LIHTC Investments Already Using OZs

Fletcher said Lawson has two LIHTC investments involving the OZ. “We are looking at other sites that would also target workforce housing,” he said. “With the thought being that we can layer in opportunity zones capital with more attractive returns than we typically see.”

Fletcher said the Lawson Companies first looked at its own capital gains to benefit the housing, creating a QOF.

“We have some internal capital gains that we’re using,” Fletcher said. “We’re not going out and finding funds for these projects. The capital stack in a LIHTC development typically doesn’t require huge investment, so we’re able to create gains that meet the project needs. Going forward, we would consider bringing in OZ capital partners if the project needs it.”

Guidance Helpful, Needed

One view that was unanimous among those contacted: More guidance will help.

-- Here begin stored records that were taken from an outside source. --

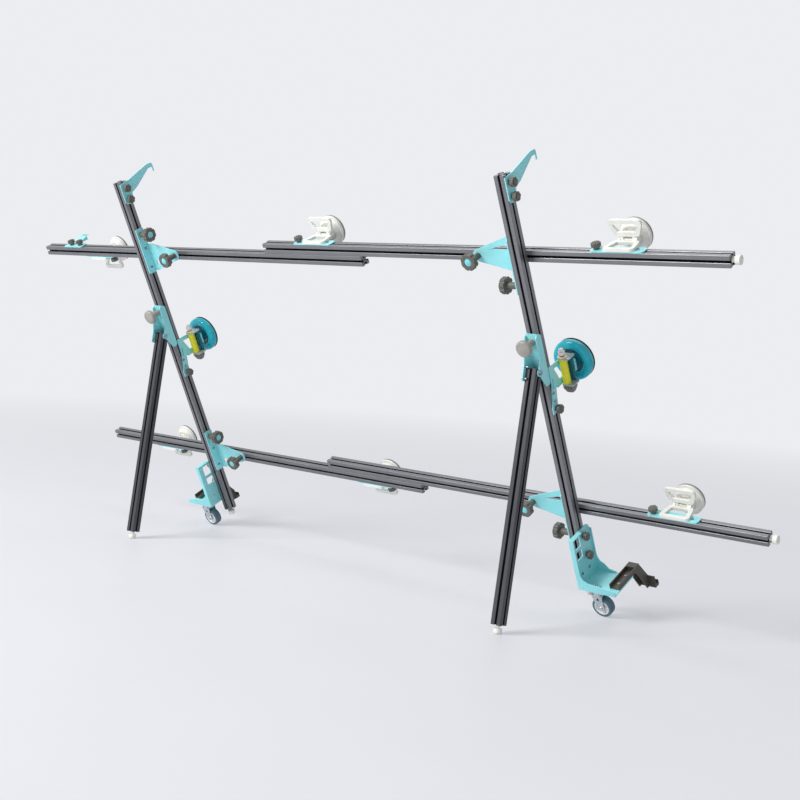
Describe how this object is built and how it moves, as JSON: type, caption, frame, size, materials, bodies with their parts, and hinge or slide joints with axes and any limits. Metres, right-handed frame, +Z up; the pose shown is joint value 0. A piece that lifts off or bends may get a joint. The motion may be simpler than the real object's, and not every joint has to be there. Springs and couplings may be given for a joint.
{
  "type": "slab trolley",
  "caption": "Folding slab trolley of black slotted profiles on casters, with sliding cross rails, rear legs, hooks, slab rests, suction lifters and pump cups.",
  "frame": {"origin": "on the floor, at the middle of the trolley's length and depth", "axes": "+X along the rails to the operator's right, +Y from the operator to the slab, +Z up"},
  "size_m": [3.432, 0.9236, 1.6102],
  "materials": {
    "black_profile": "black anodised, satin",
    "teal_sheet": "powder coat, satin",
    "rest_paint": "dark powder coat, matt",
    "cup_plastic": "glossy",
    "pump_yellow": "glossy",
    "white_plastic": "smooth",
    "knob_plastic": "matt",
    "bolt_steel": "zinc plated",
    "zinc_plate": "bright zinc",
    "wheel_tread": "smooth"
  },
  "bodies": {
    "left_frame": {"left_upright": "black_profile", "left_upper_rail": "black_profile", "left_lower_rail": "black_profile", "left_corner_brackets": "teal_sheet", "left_leg_bracket": "teal_sheet", "left_foot_bracket": "teal_sheet", "left_slab_rest": "rest_paint", "left_vacuum_bracket": "teal_sheet", "left_vacuum_cup": "cup_plastic", "left_pump_barrel": "pump_yellow", "left_fasteners": "bolt_steel", "left_lifter_plates": "teal_sheet", "left_lifter_bases": "white_plastic", "left_end_feet": "white_plastic"},
    "right_frame": {"right_upright": "black_profile", "right_upper_rail": "black_profile", "right_lower_rail": "black_profile", "right_corner_brackets": "teal_sheet", "right_leg_bracket": "teal_sheet", "right_foot_bracket": "teal_sheet", "right_slab_rest": "rest_paint", "right_vacuum_bracket": "teal_sheet", "right_vacuum_cup": "cup_plastic", "right_pump_barrel": "pump_yellow", "right_fasteners": "bolt_steel", "right_lifter_plates": "teal_sheet", "right_lifter_bases": "white_plastic", "right_end_feet": "white_plastic"},
    "left_leg_body": {"left_leg": "black_profile", "left_leg_foot": "white_plastic"},
    "left_caster_body": {"left_caster_fork": "zinc_plate"},
    "left_wheel_body": {"left_caster_wheel": "wheel_tread"},
    "left_hook_body": {"left_hook": "teal_sheet", "left_hook_knobs": "knob_plastic"},
    "left_plunger_body": {"left_pump_plunger": "white_plastic"},
    "left_upper_rail_knob_body": {"left_upper_rail_knob": "knob_plastic"},
    "left_lower_rail_knob_body": {"left_lower_rail_knob": "knob_plastic"},
    "left_upper_upright_knob_body": {"left_upper_upright_knob": "knob_plastic"},
    "left_lower_upright_knob_body": {"left_lower_upright_knob": "knob_plastic"},
    "left_leg_knob_body": {"left_leg_knob": "knob_plastic"},
    "right_leg_body": {"right_leg": "black_profile", "right_leg_foot": "white_plastic"},
    "right_caster_body": {"right_caster_fork": "zinc_plate"},
    "right_wheel_body": {"right_caster_wheel": "wheel_tread"},
    "right_hook_body": {"right_hook": "teal_sheet", "right_hook_knobs": "knob_plastic"},
    "right_plunger_body": {"right_pump_plunger": "white_plastic"},
    "right_upper_rail_knob_body": {"right_upper_rail_knob": "knob_plastic"},
    "right_lower_rail_knob_body": {"right_lower_rail_knob": "knob_plastic"},
    "right_upper_upright_knob_body": {"right_upper_upright_knob": "knob_plastic"},
    "right_lower_upright_knob_body": {"right_lower_upright_knob": "knob_plastic"},
    "right_leg_knob_body": {"right_leg_knob": "knob_plastic"},
    "rail_hook_body": {"rail_hook": "teal_sheet", "rail_hook_knobs": "knob_plastic"},
    "left_upper_lever_body": {"left_upper_lever": "white_plastic"},
    "left_lower_outer_lever_body": {"left_lower_outer_lever": "white_plastic"},
    "left_lower_middle_lever_body": {"left_lower_middle_lever": "white_plastic"},
    "right_upper_middle_lever_body": {"right_upper_middle_lever": "white_plastic"},
    "right_upper_outer_lever_body": {"right_upper_outer_lever": "white_plastic"},
    "right_lower_lever_body": {"right_lower_lever": "white_plastic"}
  },
  "joints": [
    {"name": "width", "type": "slide", "parent": "left_frame", "child": "right_frame", "axis": [1, 0, 0], "range_m": [-0.45, 0.35]},
    {"name": "left_leg_fold", "type": "hinge", "parent": "left_frame", "child": "left_leg_body", "pos_m": [-0.986, -0.177, 0.88088], "axis": [1, 0, 0], "range_deg": [0, 34]},
    {"name": "left_caster_swivel", "type": "hinge", "parent": "left_frame", "child": "left_caster_body", "pos_m": [-1.07, 0.21203, 0.10783], "axis": [0, -0.4557, 0.8901], "continuous": true},
    {"name": "left_wheel_spin", "type": "hinge", "parent": "left_caster_body", "child": "left_wheel_body", "pos_m": [-1.06, 0.24621, 0.04107], "axis": [0, 0.8901, 0.4557], "continuous": true},
    {"name": "left_hook_slide", "type": "slide", "parent": "left_frame", "child": "left_hook_body", "axis": [0, -0.4557, 0.8901], "range_m": [-0.09, 0.03]},
    {"name": "left_pump_press", "type": "slide", "parent": "left_frame", "child": "left_plunger_body", "axis": [0, -0.4557, 0.8901], "range_m": [-0.008, 0], "stiffness_N_per_m": 300, "springref_m": 0.004},
    {"name": "left_upper_rail_clamp", "type": "hinge", "parent": "left_frame", "child": "left_upper_rail_knob_body", "pos_m": [-0.808, -0.27867, 1.22496], "axis": [0, -0.8901, -0.4557], "continuous": true},
    {"name": "left_upper_upright_clamp", "type": "hinge", "parent": "left_frame", "child": "left_upper_upright_knob_body", "pos_m": [-0.9617, -0.33783, 1.30476], "axis": [1, 0, 0], "continuous": true},
    {"name": "left_lower_rail_clamp", "type": "hinge", "parent": "left_frame", "child": "left_lower_rail_knob_body", "pos_m": [-0.808, 0.16702, 0.35441], "axis": [0, -0.8901, -0.4557], "continuous": true},
    {"name": "left_lower_upright_clamp", "type": "hinge", "parent": "left_frame", "child": "left_lower_upright_knob_body", "pos_m": [-0.9617, 0.10785, 0.43422], "axis": [1, 0, 0], "continuous": true},
    {"name": "left_leg_bracket_clamp", "type": "hinge", "parent": "left_frame", "child": "left_leg_knob_body", "pos_m": [-0.986, -0.19988, 0.98264], "axis": [0, -0.8901, -0.4557], "continuous": true},
    {"name": "right_leg_fold", "type": "hinge", "parent": "right_frame", "child": "right_leg_body", "pos_m": [0.956, -0.177, 0.88088], "axis": [1, 0, 0], "range_deg": [0, 34]},
    {"name": "right_caster_swivel", "type": "hinge", "parent": "right_frame", "child": "right_caster_body", "pos_m": [1.04, 0.21203, 0.10783], "axis": [0, -0.4557, 0.8901], "continuous": true},
    {"name": "right_wheel_spin", "type": "hinge", "parent": "right_caster_body", "child": "right_wheel_body", "pos_m": [1.05, 0.24621, 0.04107], "axis": [0, 0.8901, 0.4557], "continuous": true},
    {"name": "right_hook_slide", "type": "slide", "parent": "right_frame", "child": "right_hook_body", "axis": [0, -0.4557, 0.8901], "range_m": [-0.09, 0.03]},
    {"name": "right_pump_press", "type": "slide", "parent": "right_frame", "child": "right_plunger_body", "axis": [0, -0.4557, 0.8901], "range_m": [-0.008, 0], "stiffness_N_per_m": 300, "springref_m": 0.004},
    {"name": "right_upper_rail_clamp", "type": "hinge", "parent": "right_frame", "child": "right_upper_rail_knob_body", "pos_m": [0.778, -0.29703, 1.26083], "axis": [0, -0.8901, -0.4557], "continuous": true},
    {"name": "right_upper_upright_clamp", "type": "hinge", "parent": "right_frame", "child": "right_upper_upright_knob_body", "pos_m": [0.9317, -0.26688, 1.16617], "axis": [-1, 0, 0], "continuous": true},
    {"name": "right_lower_rail_clamp", "type": "hinge", "parent": "right_frame", "child": "right_lower_rail_knob_body", "pos_m": [0.778, 0.14865, 0.39028], "axis": [0, -0.8901, -0.4557], "continuous": true},
    {"name": "right_lower_upright_clamp", "type": "hinge", "parent": "right_frame", "child": "right_lower_upright_knob_body", "pos_m": [0.9317, 0.1788, 0.29562], "axis": [-1, 0, 0], "continuous": true},
    {"name": "right_leg_bracket_clamp", "type": "hinge", "parent": "right_frame", "child": "right_leg_knob_body", "pos_m": [0.956, -0.19988, 0.98264], "axis": [0, -0.8901, -0.4557], "continuous": true},
    {"name": "rail_hook_slide", "type": "slide", "parent": "left_frame", "child": "rail_hook_body", "axis": [1, 0, 0], "range_m": [-0.05, 0.05]},
    {"name": "left_upper_suction_lever", "type": "hinge", "parent": "left_frame", "child": "left_upper_lever_body", "pos_m": [-1.345, -0.19073, 1.23313], "axis": [-1, 0, 0], "range_deg": [0, 35]},
    {"name": "left_lower_outer_suction_lever", "type": "hinge", "parent": "left_frame", "child": "left_lower_outer_lever_body", "pos_m": [-1.325, 0.25496, 0.36258], "axis": [-1, 0, 0], "range_deg": [0, 35]},
    {"name": "left_lower_middle_suction_lever", "type": "hinge", "parent": "left_frame", "child": "left_lower_middle_lever_body", "pos_m": [-0.035, 0.25496, 0.36258], "axis": [-1, 0, 0], "range_deg": [0, 35]},
    {"name": "right_upper_middle_suction_lever", "type": "hinge", "parent": "right_frame", "child": "right_upper_middle_lever_body", "pos_m": [0.007, -0.23899, 1.32739], "axis": [1, 0, 0], "range_deg": [0, 35]},
    {"name": "right_upper_outer_suction_lever", "type": "hinge", "parent": "right_frame", "child": "right_upper_outer_lever_body", "pos_m": [1.315, -0.23899, 1.32739], "axis": [1, 0, 0], "range_deg": [0, 35]},
    {"name": "right_lower_suction_lever", "type": "hinge", "parent": "right_frame", "child": "right_lower_lever_body", "pos_m": [1.351, 0.2067, 0.45685], "axis": [1, 0, 0], "range_deg": [0, 35]}
  ]
}
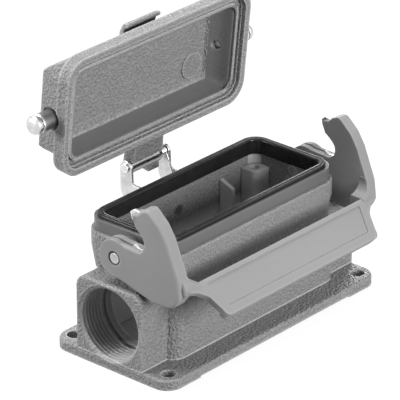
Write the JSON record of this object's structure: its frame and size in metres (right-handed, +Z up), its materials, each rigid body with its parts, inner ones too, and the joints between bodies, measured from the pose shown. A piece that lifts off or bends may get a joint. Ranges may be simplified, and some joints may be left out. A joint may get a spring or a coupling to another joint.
{
  "type": "heavy duty rectangular connector housing",
  "caption": "Surface-mounting base housing of a rectangular industrial connector, with a hinged cover held open, a hooked single lever, a rim seal and a threaded side cable entry.",
  "frame": {"origin": "centre of the four flange holes, on the plane that the mounting flange rests on", "axes": "+Z up from the mounting face to the open mouth, +X along the long side away from the cable entry, +Y from the lever's grip towards the cover hinge"},
  "size_m": [0.1195, 0.0844, 0.1085],
  "materials": {
    "powder_coated_casting": "fine textured grey powder coat on a die casting",
    "black_rubber": "smooth moulded rubber",
    "grey_plastic": "light grey glass-filled plastic, matt",
    "bright_steel": "zinc plated, bright",
    "dark_steel": "dull grey steel"
  },
  "bodies": {
    "base": {"housing_base": "powder_coated_casting", "rim_gasket": "black_rubber", "lever_pin_left": "bright_steel", "lever_pin_right": "bright_steel", "hinge_bracket": "bright_steel", "hinge_pin": "bright_steel", "hinge_spring": "bright_steel", "bracket_rivet": "dark_steel"},
    "lever": {"locking_lever": "grey_plastic", "hook_insert_left": "bright_steel", "hook_insert_right": "bright_steel"},
    "cover": {"cover_shell": "powder_coated_casting", "locking_peg_left": "bright_steel", "locking_peg_right": "bright_steel", "peg_sleeve_left": "dark_steel", "peg_sleeve_right": "dark_steel"}
  },
  "joints": [
    {"name": "cover_hinge", "type": "hinge", "parent": "base", "child": "cover", "pos_m": [-0.0035, 0.032, 0.0535], "axis": [1, 0, 0], "range_deg": [-12, 84.2]},
    {"name": "lever_pivot", "type": "hinge", "parent": "base", "child": "lever", "pos_m": [-0.0028, -0.0016, 0.044], "axis": [1, 0, 0], "range_deg": [-56, 0]}
  ]
}
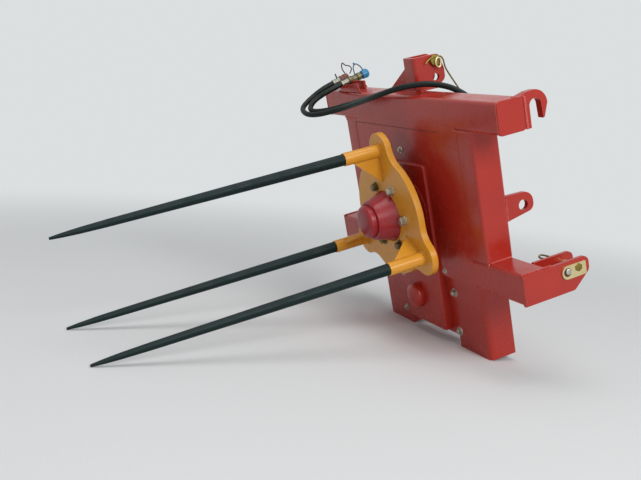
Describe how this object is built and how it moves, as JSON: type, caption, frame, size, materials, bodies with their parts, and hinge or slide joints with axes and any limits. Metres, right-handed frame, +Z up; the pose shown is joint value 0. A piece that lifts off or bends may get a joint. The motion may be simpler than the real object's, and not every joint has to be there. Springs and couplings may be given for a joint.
{
  "type": "bale unwinder",
  "caption": "Tractor-mounted round bale unwinder: a welded tube frame with hitch points carries a hydraulic rotor with long tines, parked leaning on its feet and tine tips.",
  "frame": {"origin": "on the ground, under the middle of the implement's bounding box without its hoses", "axes": "+Z up, +Y backwards to the tractor hitch with the tines pointing to -Y, +X across; the implement leans forward as it parks"},
  "size_m": [1.244, 1.5874, 1.0153],
  "materials": {
    "red_paint": "glossy red enamel",
    "zinc": "yellow zinc plated",
    "motor_paint": "black enamel",
    "hose_rubber": "black hose cover",
    "zinc_bright": "bright zinc plated",
    "blue_plastic": "blue dust cap",
    "red_plastic": "red-brown dust cap",
    "ochre_paint": "glossy ochre enamel",
    "tine_paint": "dark green-black enamel",
    "steel": "bare machined steel"
  },
  "bodies": {
    "frame": {"top_beam": "red_paint", "beam_end_caps": "red_paint", "right_post": "red_paint", "left_post": "red_paint", "lower_crossbeam": "red_paint", "right_arm": "red_paint", "left_arm": "red_paint", "front_sheet": "red_paint", "right_leg_back": "red_paint", "left_leg_back": "red_paint", "chain_cover": "red_paint", "chain_case": "red_paint", "shaft_cap": "red_paint", "bearing_housing": "red_paint", "right_ears": "red_paint", "left_ears": "red_paint", "right_lower_pin": "zinc", "left_lower_pin": "zinc", "top_link_bracket": "red_paint", "bracket_stay": "red_paint", "top_link_pin": "zinc", "right_euro_hook": "red_paint", "left_euro_hook": "red_paint", "right_euro_eye": "red_paint", "left_euro_eye": "red_paint", "hydraulic_motor": "motor_paint", "front_hose": "hose_rubber", "rear_hose": "hose_rubber", "end_ferrules": "zinc_bright", "rear_coupling": "zinc_bright", "blue_cap": "blue_plastic", "red_cap": "red_plastic", "coupling_holder": "red_paint"},
    "rotor": {"rotor_plate": "ochre_paint", "tine_sockets": "ochre_paint", "socket_gussets": "ochre_paint", "tine_nuts": "zinc", "upper_tine": "tine_paint", "left_tine": "tine_paint", "right_tine": "tine_paint", "hub": "red_paint", "hub_cap": "red_paint", "hub_bolts": "zinc", "rotor_shaft": "steel"}
  },
  "joints": [
    {"name": "rotor_spin", "type": "hinge", "parent": "frame", "child": "rotor", "pos_m": [0, 0.39266, 0.4479], "axis": [0, 0.959, 0.2834], "continuous": true}
  ]
}
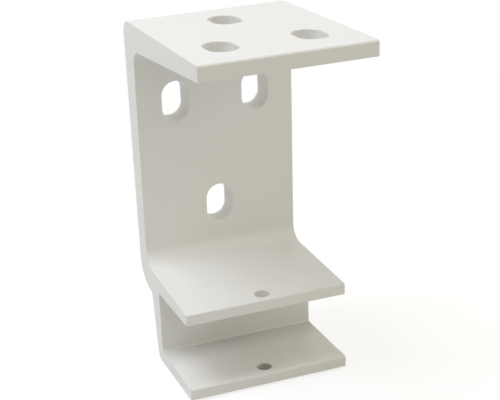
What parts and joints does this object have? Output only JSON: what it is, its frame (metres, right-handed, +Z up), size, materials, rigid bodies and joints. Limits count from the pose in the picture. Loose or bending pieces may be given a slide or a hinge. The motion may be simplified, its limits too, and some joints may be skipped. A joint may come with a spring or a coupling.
{
  "type": "awning bracket",
  "caption": "Extruded wall and ceiling bracket for an awning, with slotted top and back plates and a clamp channel for a 40 mm square tube.",
  "frame": {"origin": "on the wall face, at the middle of the width, midway between the two upper wall slots", "axes": "+Y into the wall, square to the wall face; +Z up; +X along the extrusion"},
  "size_m": [0.1, 0.13, 0.2123],
  "materials": {
    "powder_coat": "satin"
  },
  "bodies": {
    "root": {"bracket": "powder_coat"}
  },
  "joints": []
}
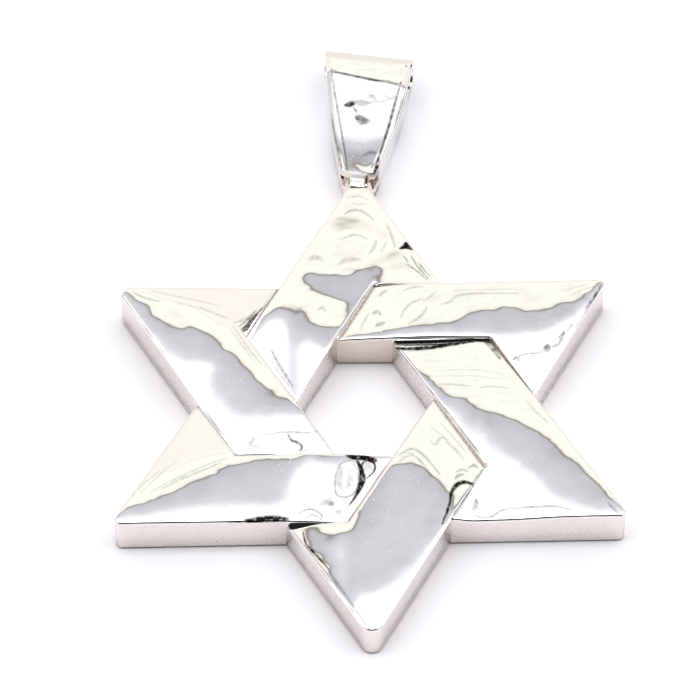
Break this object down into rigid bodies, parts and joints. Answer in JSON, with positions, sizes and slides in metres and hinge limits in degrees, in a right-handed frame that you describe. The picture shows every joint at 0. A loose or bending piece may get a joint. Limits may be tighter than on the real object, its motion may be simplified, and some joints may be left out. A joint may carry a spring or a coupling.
{
  "type": "star of david pendant",
  "caption": "Interlaced hexagram pendant in polished silver with a flat back, an open hexagonal centre and a tapered folded bail hooked through the eye at its top point.",
  "frame": {"origin": "centre of the star on the plane of its flat back", "axes": "+Z out of the polished front, +Y from the centre to the top point with the bail, +X to the right seen from the front"},
  "size_m": [0.0302, 0.045, 0.0028],
  "materials": {
    "silver": "mirror polished silver"
  },
  "bodies": {
    "root": {"star": "silver", "bail": "silver"}
  },
  "joints": []
}
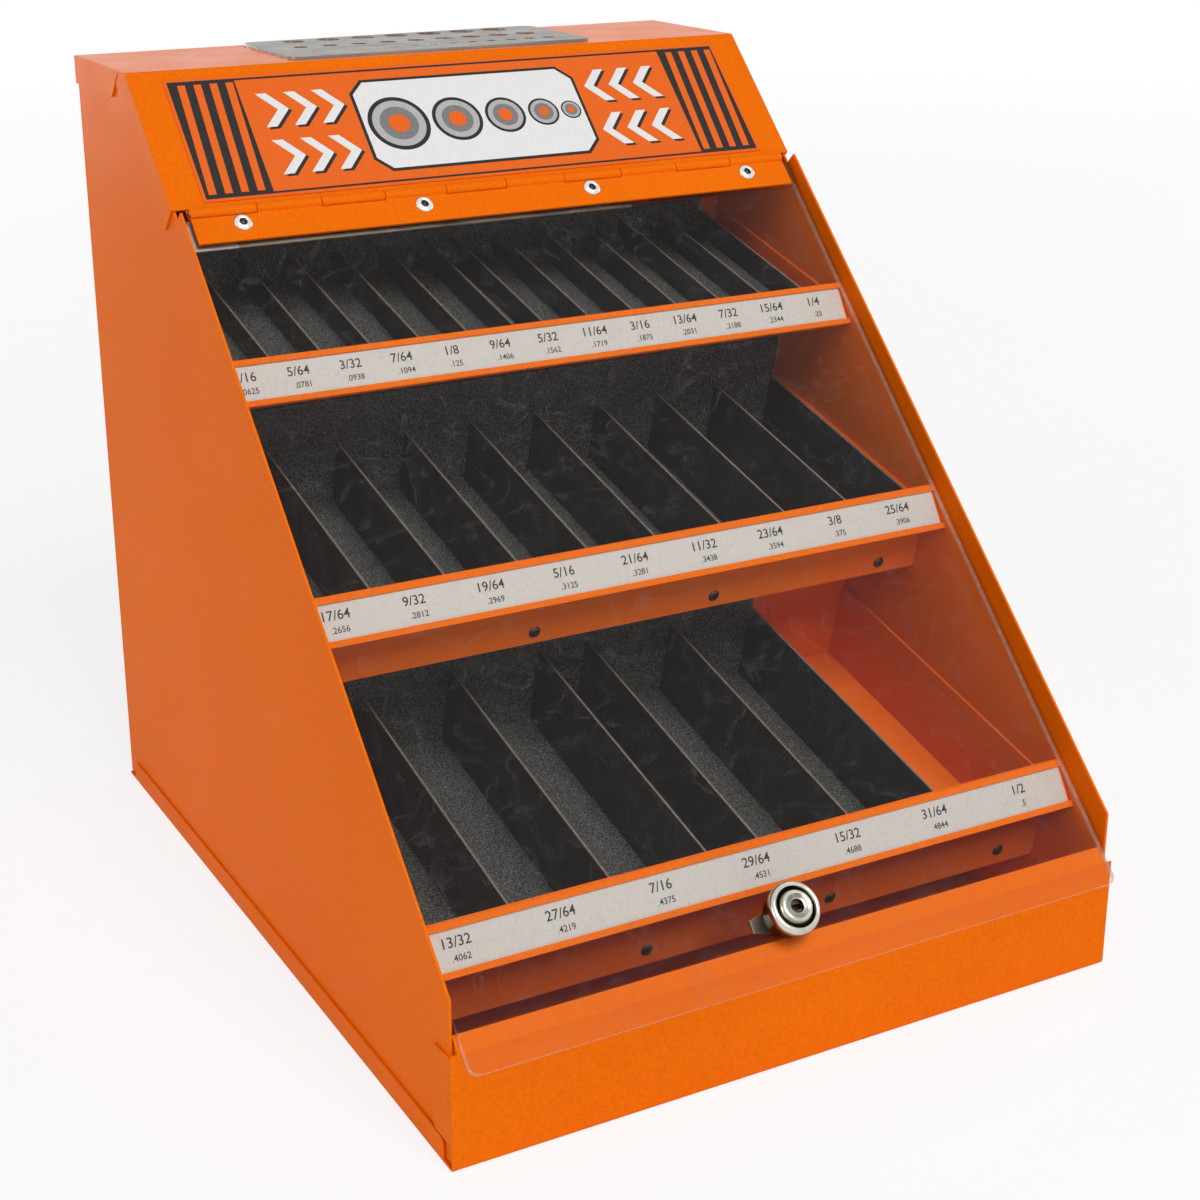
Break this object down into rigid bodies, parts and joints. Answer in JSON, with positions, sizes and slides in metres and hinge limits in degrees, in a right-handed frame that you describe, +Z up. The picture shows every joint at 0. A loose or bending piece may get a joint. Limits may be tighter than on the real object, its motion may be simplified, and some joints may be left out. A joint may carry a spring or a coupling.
{
  "type": "drill bit dispenser",
  "caption": "Bench cabinet with a hinged, locking clear cover on its sloping front, over three tilted trays of divided bins for drill bits, and a size gauge on its roof.",
  "frame": {"origin": "middle of the underside, halfway between the front and back panels", "axes": "+X to the right as seen from the front, +Y to the back, +Z up; the sloping cover faces -Y and +Z"},
  "size_m": [0.3048, 0.3896, 0.3595],
  "materials": {
    "orange_powder_coat": "glossy powder coat with a fine orange-peel texture",
    "sign_face": "printed gloss vinyl with bands and discs, no lettering",
    "gauge_steel": "brushed along its length",
    "pin_steel": "drawn wire",
    "black_liner": "black sheet, dulled by use",
    "black_dividers": "black sheet with worn, lighter upper edges",
    "label_card": "off-white card with plain size numbers",
    "dark_rivets": "dark rivets",
    "clear_acrylic": "clear acrylic with fine scratches",
    "strip_aluminium": "mill finish",
    "rivet_aluminium": "bright heads",
    "lock_chrome": "polished, slightly dulled",
    "zinc_steel": "zinc plated"
  },
  "bodies": {
    "cabinet": {"left_side_panel": "orange_powder_coat", "right_side_panel": "orange_powder_coat", "base_pan": "orange_powder_coat", "back_panel": "orange_powder_coat", "hood": "orange_powder_coat", "sign_plate": "sign_face", "gauge_plate": "gauge_steel", "hinge_fixed_leaf": "orange_powder_coat", "hinge_pin": "pin_steel", "upper_tray": "orange_powder_coat", "upper_liner": "black_liner", "upper_dividers": "black_dividers", "upper_label_strip": "label_card", "middle_tray": "orange_powder_coat", "middle_liner": "black_liner", "middle_dividers": "black_dividers", "middle_label_strip": "label_card", "lower_tray": "orange_powder_coat", "lower_liner": "black_liner", "lower_dividers": "black_dividers", "lower_label_strip": "label_card", "tray_rivets": "dark_rivets"},
    "cover": {"hinge_cover_leaf": "orange_powder_coat", "clear_cover": "clear_acrylic", "backing_strip": "strip_aluminium", "cover_rivets": "rivet_aluminium", "lock_housing": "lock_chrome", "lock_nut": "zinc_steel"},
    "lock_barrel": {"lock_plug": "lock_chrome", "lock_cam": "zinc_steel", "cam_screw": "zinc_steel"}
  },
  "joints": [
    {"name": "cover_hinge", "type": "hinge", "parent": "cabinet", "child": "cover", "pos_m": [0, 0.06086, 0.30591], "axis": [-1, 0, 0], "range_deg": [0, 137]},
    {"name": "lock_turn", "type": "hinge", "parent": "cover", "child": "lock_barrel", "pos_m": [-0.0055, -0.18228, 0.06186], "axis": [0, -0.7084, 0.7058], "range_deg": [0, 90]}
  ]
}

Interviews for this story were conducted before a second tranche of guidance was issued by Treasury.

“We were expecting the fall [2018] guidance to be more detailed,” Fletcher said. “But now we’re getting to the point that the ambiguity in the incentive is something we feel comfortable enough with to go ahead and structure deals.”

Kohli said the lack of guidance is slowing others.

“We’re definitely able to do the legwork, but it needs [more] guidance to go bigger,” Kohli said. “A lot of investors are on the sidelines and don’t want to make a move before it’s clear. It’s very obvious that there are a lot of investors sitting there.”

However, early investors are comfortable in some areas.

“I’d say 98 or 99 percent are on the real estate side,” Kohli said. “It’s easier. It’s low-hanging fruit and there’s more guidance. There is more gray area for operating businesses and it takes more effort.”

Ultimately, the expectation is that the OZ incentive will have a tremendous impact.

“I think it will create the transfer of capital from high-GDP per-capita regions to low-GDP per-capita regions,” Kohli said. “People will move their businesses and it will help the businesses that are already there.”